TASK: Set down the material below in full, matching it exactly.

SUPPLIED MATERIAL:
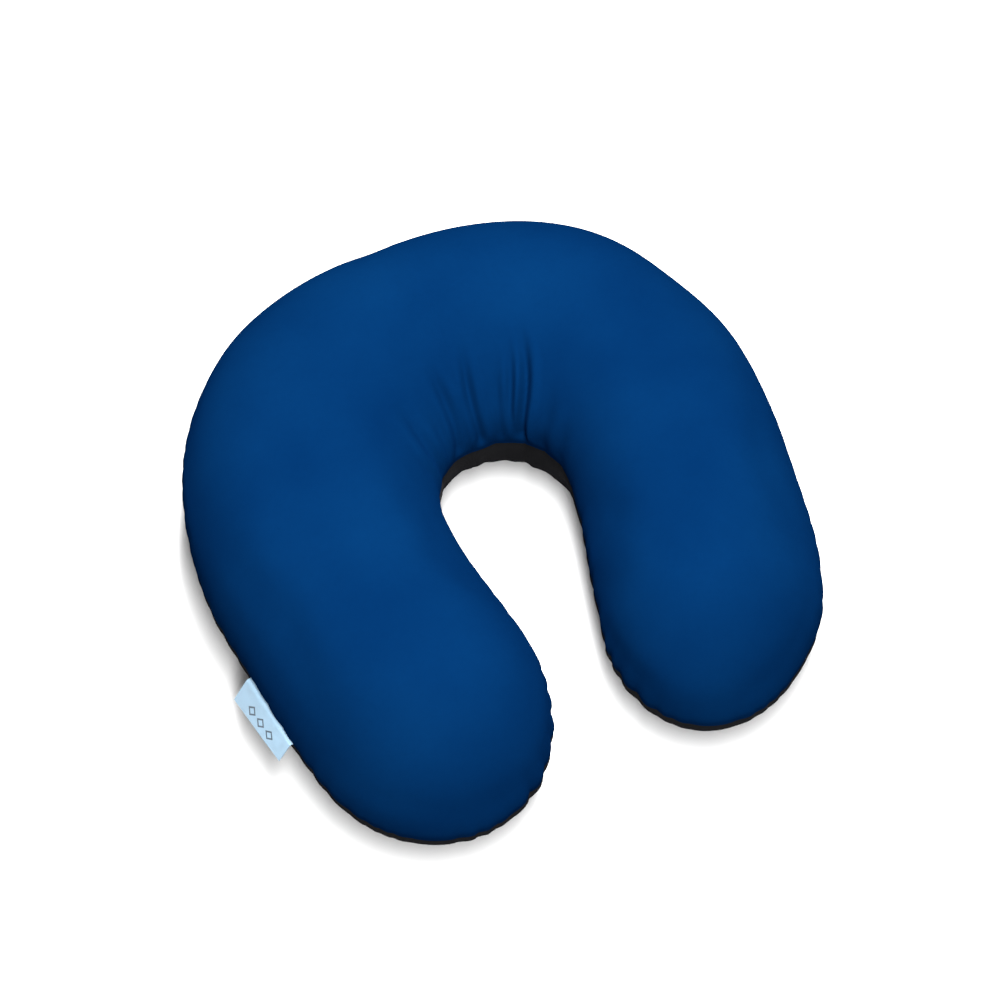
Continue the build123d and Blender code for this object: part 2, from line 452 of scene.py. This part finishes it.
def fill_body(half, surfaces, name, material):
    """The beads of one half, a closed body with the grain of the beads on its face."""
    grain = np.random.default_rng(3 + half.side)
    room = FILL_ROOM - FILL_OFFSET
    blocks = {}
    for level in (TOP, BOTTOM):
        distance = surfaces[level][2]
        sunk = smoothstep((BEAD_RUN - distance) / BEAD_RAMP) * room
        bumps = grain.uniform(0, GRAIN, distance.shape)
        bumps[:, (0, -1)] = 0
        offset = FILL_OFFSET + sunk + bumps
        offset[-1] = (FILL_OFFSET + bumps[-1, : half.stations])[half.station]
        blocks[level] = layer(surfaces[level], level, offset)
    rows = np.concatenate([blocks[TOP][::-1], blocks[BOTTOM][1:]])
    ids = number_points(half, len(rows), (0, len(rows) - 1))
    faces = strip_faces(ids)
    first, last = ids[:, 0], ids[:, -1]
    faces += [[first[r], first[r + 1], last[r + 1], last[r]] for r in range(len(ids) - 1)]
    faces = [list(dict.fromkeys(f)) for f in faces]
    verts, faces, _ = used_only(rows.reshape(-1, 3), faces, [])
    return new_piece(name, verts, faces, material)


def thread_tube(path, name, material, slot):
    """A round thread that follows a path of points."""
    sides = 6
    heading = unit(np.gradient(path, axis=0))
    across = unit(np.cross(heading, UP + 0.05))  # leaning, so that no thread runs along it
    other = np.cross(heading, across)
    turn = np.arange(sides) * 2 * math.pi / sides
    ring = np.cos(turn)[:, None, None] * across + np.sin(turn)[:, None, None] * other
    verts = path + ring * THREAD / 2
    columns = len(path)
    ids = np.arange(sides * columns).reshape(sides, columns)
    ids = np.concatenate([ids, ids[:1]])
    faces = strip_faces(ids)
    faces += [list(ids[:-1, 0]), list(ids[:-1, -1])]
    return new_piece(name, verts.reshape(-1, 3), faces, material)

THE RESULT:
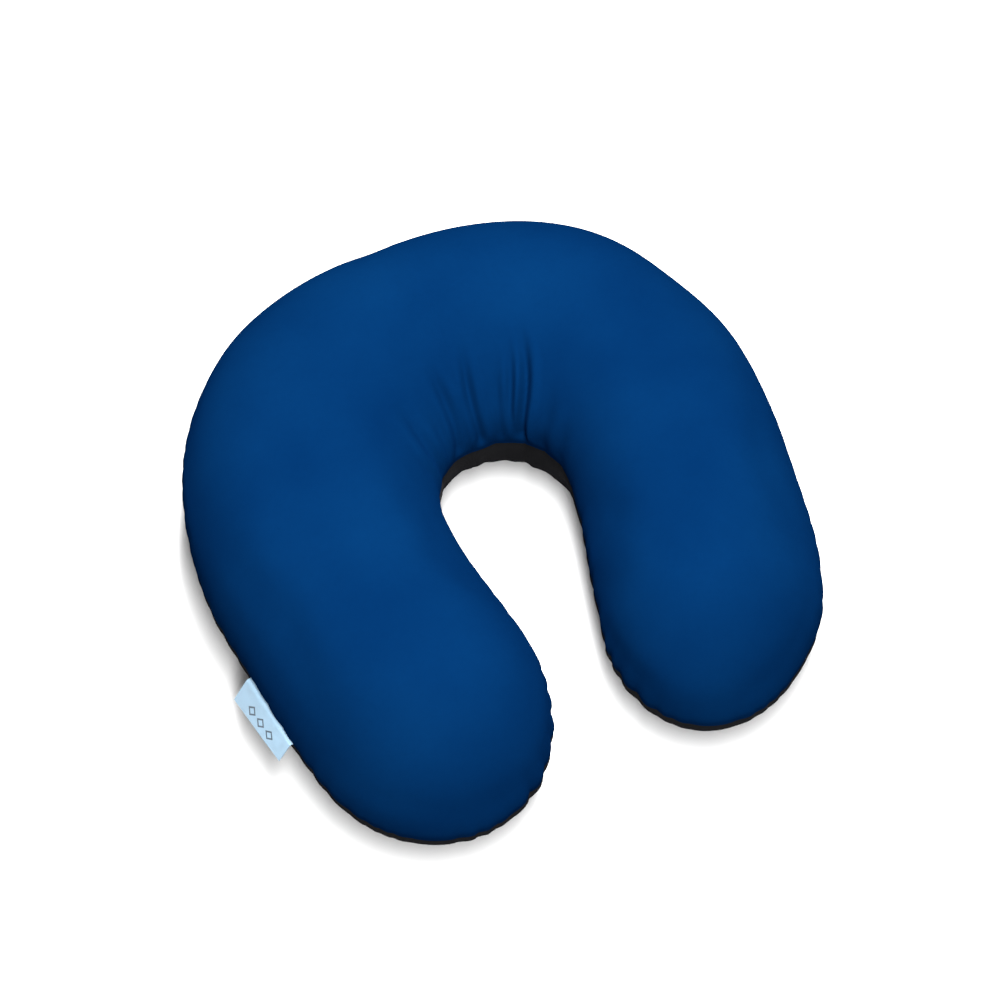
Continue the build123d and Blender code for this object: part 2, from line 452 of scene.py. This part finishes it.
def fill_body(half, surfaces, name, material):
    """The beads of one half, a closed body with the grain of the beads on its face."""
    grain = np.random.default_rng(3 + half.side)
    room = FILL_ROOM - FILL_OFFSET
    blocks = {}
    for level in (TOP, BOTTOM):
        distance = surfaces[level][2]
        sunk = smoothstep((BEAD_RUN - distance) / BEAD_RAMP) * room
        bumps = grain.uniform(0, GRAIN, distance.shape)
        bumps[:, (0, -1)] = 0
        offset = FILL_OFFSET + sunk + bumps
        offset[-1] = (FILL_OFFSET + bumps[-1, : half.stations])[half.station]
        blocks[level] = layer(surfaces[level], level, offset)
    rows = np.concatenate([blocks[TOP][::-1], blocks[BOTTOM][1:]])
    ids = number_points(half, len(rows), (0, len(rows) - 1))
    faces = strip_faces(ids)
    first, last = ids[:, 0], ids[:, -1]
    faces += [[first[r], first[r + 1], last[r + 1], last[r]] for r in range(len(ids) - 1)]
    faces = [list(dict.fromkeys(f)) for f in faces]
    verts, faces, _ = used_only(rows.reshape(-1, 3), faces, [])
    return new_piece(name, verts, faces, material)


def thread_tube(path, name, material, slot):
    """A round thread that follows a path of points."""
    sides = 6
    heading = unit(np.gradient(path, axis=0))
    across = unit(np.cross(heading, UP + 0.05))  # leaning, so that no thread runs along it
    other = np.cross(heading, across)
    turn = np.arange(sides) * 2 * math.pi / sides
    ring = np.cos(turn)[:, None, None] * across + np.sin(turn)[:, None, None] * other
    verts = path + ring * THREAD / 2
    columns = len(path)
    ids = np.arange(sides * columns).reshape(sides, columns)
    ids = np.concatenate([ids, ids[:1]])
    faces = strip_faces(ids)
    faces += [list(ids[:-1, 0]), list(ids[:-1, -1])]
    return new_piece(name, verts.reshape(-1, 3), faces, material)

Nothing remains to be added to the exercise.